Williamson’s firing is an example of the left silencing those with whom they disagree. If he is “too extreme,” what influential conservative voice out there do they believe isn’t?
They talk about his callous and violent speech, but the left cheers on those who vigorously support the taking of innocent life in the womb up to the moment of their birth. That isn’t callous? That isn’t violent?
I was called “a so-called man” today because I defined Williamson’s position as an opinion. Apparently, I need to twist the English language in order to be acceptable to some on the left.
While I disagree with Williamson’s position on women who have abortions; I am disturbed that he was fired for it. He is, after all, an opinion columnist. And so continues the Left’s march to shut any conservative voice out of mainstream publications.

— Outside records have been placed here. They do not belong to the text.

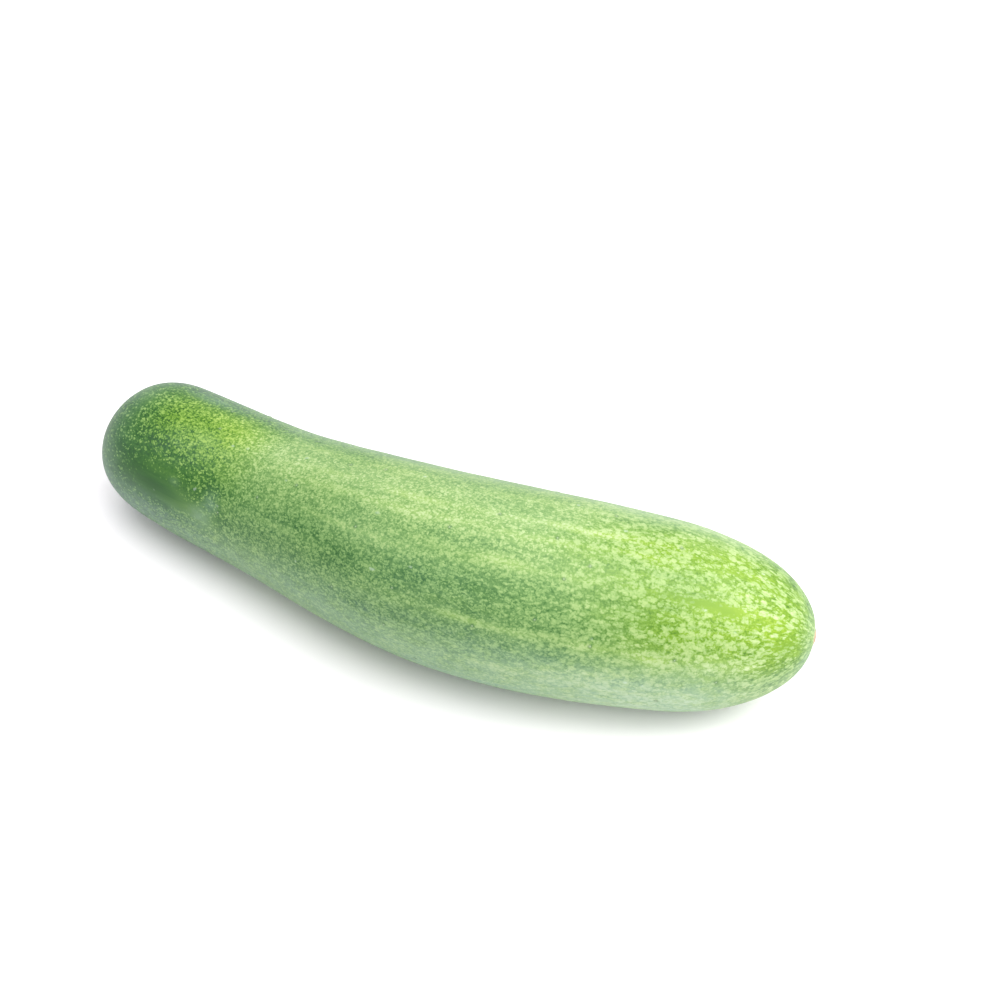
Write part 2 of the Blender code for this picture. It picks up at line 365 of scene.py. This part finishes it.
# Blue-grey wax, thickest where nothing has rubbed it.
bloom = np.clip(
    (0.45 + 0.40 * smooth(0.45, 0.80, tt)) * smooth(150.0, 192.0, PHI) * (1.0 - smooth(330.0, 380.0, PHI))
    + 0.30 * np.exp(-(off(48.0) / 22.0) ** 2)
    + 0.35 * (1.0 - smooth(0.02, 0.085, tt))
    + 0.50 * patch(0.232, 150.0, 0.012, 9.0)
    + 0.40 * patch(0.215, 163.0, 0.016, 8.0)
    + 0.30 * patch(0.140, 66.0, 0.040, 7.0)
    + 0.25 * patch(0.170, 147.0, 0.010, 4.0)
    + 0.22 * patch(0.100, 190.0, 0.060, 20.0)
    + 0.16 * patch(0.620, 207.0, 0.100, 8.0)
    + 0.16 * patch(0.850, 206.0, 0.070, 10.0)
    + 0.10 * waves(long_space, 0.008, 51), 0.0, 1.0)
bloom = bloom * (1.0 - 0.75 * smooth(0.86, 0.96, tt)) + 0.22 * smooth(0.978, 0.992, tt)

# How much of the skin the pale grains take up.
shoulder = 1.0 - smooth(0.165, 0.285, tt + 0.022 * waves(P, 0.010, 71) + 0.012 * waves(P, 0.004, 73))
cluster = smooth(0.06, 0.10, tt) * np.exp(-(off(101.0 + 60.0 * (tt - 0.15)) / 25.0) ** 4)
cover = shoulder * (0.26 + 0.44 * cluster) + (1.0 - shoulder) * (0.66 + 0.12 * smooth(0.62, 0.85, tt))
cover = cover + shoulder * (0.30 * patch(0.175, 170.0, 0.030, 9.0) + 0.25 * smooth(172.0, 186.0, PHI))
cover = cover + 0.10 * waves(long_space, 0.006, 72) + 1.6 * (stripes - 0.6 * valleys)
cover = cover - 0.12 * smooth(0.90, 0.96, tt)
cover = np.clip(cover * (1.0 - 0.97 * bare), 0.0, 0.95)
coarse = smooth(0.60, 0.80, tt)
calm = np.clip(5.5 * stripes, 0.0, 0.75)

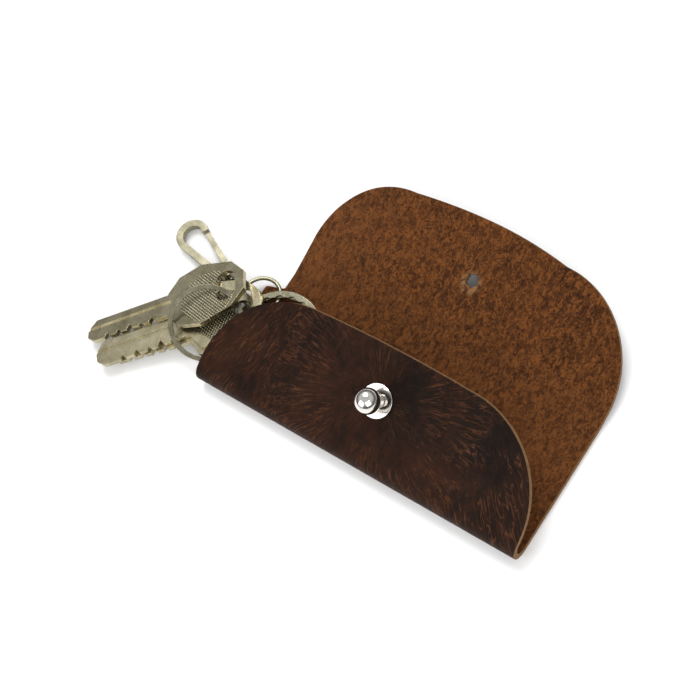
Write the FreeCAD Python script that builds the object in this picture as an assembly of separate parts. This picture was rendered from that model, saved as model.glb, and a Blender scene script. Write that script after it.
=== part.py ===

If you don’t like Williamson’s speech, then combat it with speech of your own. But who wants that when you can just shout the competition out, and bully them off the platform?
If the censorship mob has its way, conservatives will not be allowed to have a platform unless it is one of their own making with advertisers who can withstand the bullying tactics of the left. This is absolutely shameful and it’s not even remotely American.